Task instructions:
Using the data below, repeat all of it precisely.

## Start Data extract

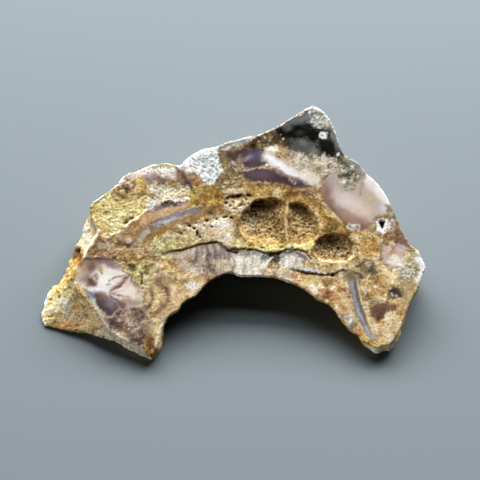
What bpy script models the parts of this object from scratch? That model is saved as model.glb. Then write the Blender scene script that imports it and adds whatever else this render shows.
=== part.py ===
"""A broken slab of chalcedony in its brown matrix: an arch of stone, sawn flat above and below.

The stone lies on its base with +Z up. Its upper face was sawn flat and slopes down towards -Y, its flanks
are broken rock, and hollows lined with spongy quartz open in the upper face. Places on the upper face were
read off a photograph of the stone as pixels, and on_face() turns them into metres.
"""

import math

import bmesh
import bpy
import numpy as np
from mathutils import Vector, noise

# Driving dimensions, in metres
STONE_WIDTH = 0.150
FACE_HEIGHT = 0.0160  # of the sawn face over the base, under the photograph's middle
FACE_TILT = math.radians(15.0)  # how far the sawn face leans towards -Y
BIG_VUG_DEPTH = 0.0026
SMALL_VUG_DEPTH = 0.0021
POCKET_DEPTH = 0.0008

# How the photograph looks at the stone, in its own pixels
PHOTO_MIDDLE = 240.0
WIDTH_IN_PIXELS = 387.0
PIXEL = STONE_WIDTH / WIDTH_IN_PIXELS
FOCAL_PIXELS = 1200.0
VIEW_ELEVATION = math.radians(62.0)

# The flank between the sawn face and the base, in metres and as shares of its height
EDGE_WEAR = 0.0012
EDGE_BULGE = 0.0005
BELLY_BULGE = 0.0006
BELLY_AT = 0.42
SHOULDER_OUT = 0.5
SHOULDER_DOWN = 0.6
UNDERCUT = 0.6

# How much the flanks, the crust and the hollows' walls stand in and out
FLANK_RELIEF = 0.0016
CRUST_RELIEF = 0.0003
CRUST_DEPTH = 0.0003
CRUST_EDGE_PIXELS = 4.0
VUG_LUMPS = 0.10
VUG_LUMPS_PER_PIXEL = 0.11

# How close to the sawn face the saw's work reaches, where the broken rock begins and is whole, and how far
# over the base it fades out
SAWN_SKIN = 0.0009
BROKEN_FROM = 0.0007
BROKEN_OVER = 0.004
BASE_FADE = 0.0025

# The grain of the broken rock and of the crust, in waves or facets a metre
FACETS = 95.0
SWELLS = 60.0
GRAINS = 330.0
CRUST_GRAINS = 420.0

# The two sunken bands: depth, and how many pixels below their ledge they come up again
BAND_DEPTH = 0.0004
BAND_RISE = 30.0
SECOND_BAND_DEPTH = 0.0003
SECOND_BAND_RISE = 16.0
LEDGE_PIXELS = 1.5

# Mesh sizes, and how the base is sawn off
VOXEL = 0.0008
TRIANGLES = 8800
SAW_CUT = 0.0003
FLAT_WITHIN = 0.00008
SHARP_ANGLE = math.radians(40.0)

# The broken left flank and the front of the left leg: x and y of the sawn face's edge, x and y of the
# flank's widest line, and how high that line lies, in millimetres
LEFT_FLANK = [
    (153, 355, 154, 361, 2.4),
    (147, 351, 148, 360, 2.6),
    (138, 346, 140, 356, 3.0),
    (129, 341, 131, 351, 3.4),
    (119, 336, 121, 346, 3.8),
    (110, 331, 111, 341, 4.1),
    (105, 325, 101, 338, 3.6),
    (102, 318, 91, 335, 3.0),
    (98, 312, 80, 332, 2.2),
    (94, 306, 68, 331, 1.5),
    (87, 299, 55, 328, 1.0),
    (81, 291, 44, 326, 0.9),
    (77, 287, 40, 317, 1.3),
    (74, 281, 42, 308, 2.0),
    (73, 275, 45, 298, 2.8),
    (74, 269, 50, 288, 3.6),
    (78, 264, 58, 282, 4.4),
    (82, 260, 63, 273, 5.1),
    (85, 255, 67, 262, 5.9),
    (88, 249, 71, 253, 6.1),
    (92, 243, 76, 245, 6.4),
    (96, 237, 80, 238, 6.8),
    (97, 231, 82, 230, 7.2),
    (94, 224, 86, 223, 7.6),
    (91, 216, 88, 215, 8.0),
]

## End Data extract

Solution for this exercise:
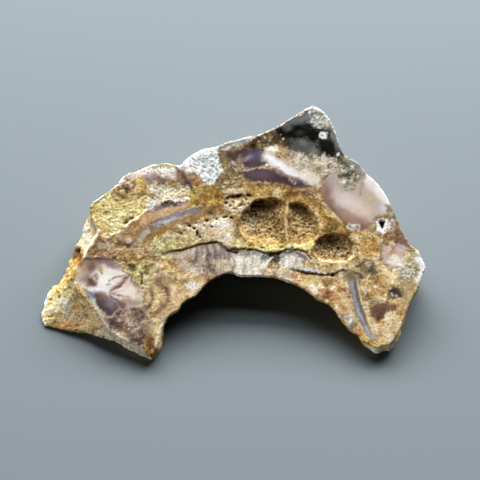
What bpy script models the parts of this object from scratch? That model is saved as model.glb. Then write the Blender scene script that imports it and adds whatever else this render shows.
=== part.py ===
"""A broken slab of chalcedony in its brown matrix: an arch of stone, sawn flat above and below.

The stone lies on its base with +Z up. Its upper face was sawn flat and slopes down towards -Y, its flanks
are broken rock, and hollows lined with spongy quartz open in the upper face. Places on the upper face were
read off a photograph of the stone as pixels, and on_face() turns them into metres.
"""

import math

import bmesh
import bpy
import numpy as np
from mathutils import Vector, noise

# Driving dimensions, in metres
STONE_WIDTH = 0.150
FACE_HEIGHT = 0.0160  # of the sawn face over the base, under the photograph's middle
FACE_TILT = math.radians(15.0)  # how far the sawn face leans towards -Y
BIG_VUG_DEPTH = 0.0026
SMALL_VUG_DEPTH = 0.0021
POCKET_DEPTH = 0.0008

# How the photograph looks at the stone, in its own pixels
PHOTO_MIDDLE = 240.0
WIDTH_IN_PIXELS = 387.0
PIXEL = STONE_WIDTH / WIDTH_IN_PIXELS
FOCAL_PIXELS = 1200.0
VIEW_ELEVATION = math.radians(62.0)

# The flank between the sawn face and the base, in metres and as shares of its height
EDGE_WEAR = 0.0012
EDGE_BULGE = 0.0005
BELLY_BULGE = 0.0006
BELLY_AT = 0.42
SHOULDER_OUT = 0.5
SHOULDER_DOWN = 0.6
UNDERCUT = 0.6

# How much the flanks, the crust and the hollows' walls stand in and out
FLANK_RELIEF = 0.0016
CRUST_RELIEF = 0.0003
CRUST_DEPTH = 0.0003
CRUST_EDGE_PIXELS = 4.0
VUG_LUMPS = 0.10
VUG_LUMPS_PER_PIXEL = 0.11

# How close to the sawn face the saw's work reaches, where the broken rock begins and is whole, and how far
# over the base it fades out
SAWN_SKIN = 0.0009
BROKEN_FROM = 0.0007
BROKEN_OVER = 0.004
BASE_FADE = 0.0025

# The grain of the broken rock and of the crust, in waves or facets a metre
FACETS = 95.0
SWELLS = 60.0
GRAINS = 330.0
CRUST_GRAINS = 420.0

# The two sunken bands: depth, and how many pixels below their ledge they come up again
BAND_DEPTH = 0.0004
BAND_RISE = 30.0
SECOND_BAND_DEPTH = 0.0003
SECOND_BAND_RISE = 16.0
LEDGE_PIXELS = 1.5

# Mesh sizes, and how the base is sawn off
VOXEL = 0.0008
TRIANGLES = 8800
SAW_CUT = 0.0003
FLAT_WITHIN = 0.00008
SHARP_ANGLE = math.radians(40.0)

# The broken left flank and the front of the left leg: x and y of the sawn face's edge, x and y of the
# flank's widest line, and how high that line lies, in millimetres
LEFT_FLANK = [
    (153, 355, 154, 361, 2.4),
    (147, 351, 148, 360, 2.6),
    (138, 346, 140, 356, 3.0),
    (129, 341, 131, 351, 3.4),
    (119, 336, 121, 346, 3.8),
    (110, 331, 111, 341, 4.1),
    (105, 325, 101, 338, 3.6),
    (102, 318, 91, 335, 3.0),
    (98, 312, 80, 332, 2.2),
    (94, 306, 68, 331, 1.5),
    (87, 299, 55, 328, 1.0),
    (81, 291, 44, 326, 0.9),
    (77, 287, 40, 317, 1.3),
    (74, 281, 42, 308, 2.0),
    (73, 275, 45, 298, 2.8),
    (74, 269, 50, 288, 3.6),
    (78, 264, 58, 282, 4.4),
    (82, 260, 63, 273, 5.1),
    (85, 255, 67, 262, 5.9),
    (88, 249, 71, 253, 6.1),
    (92, 243, 76, 245, 6.4),
    (96, 237, 80, 238, 6.8),
    (97, 231, 82, 230, 7.2),
    (94, 224, 86, 223, 7.6),
    (91, 216, 88, 215, 8.0),
]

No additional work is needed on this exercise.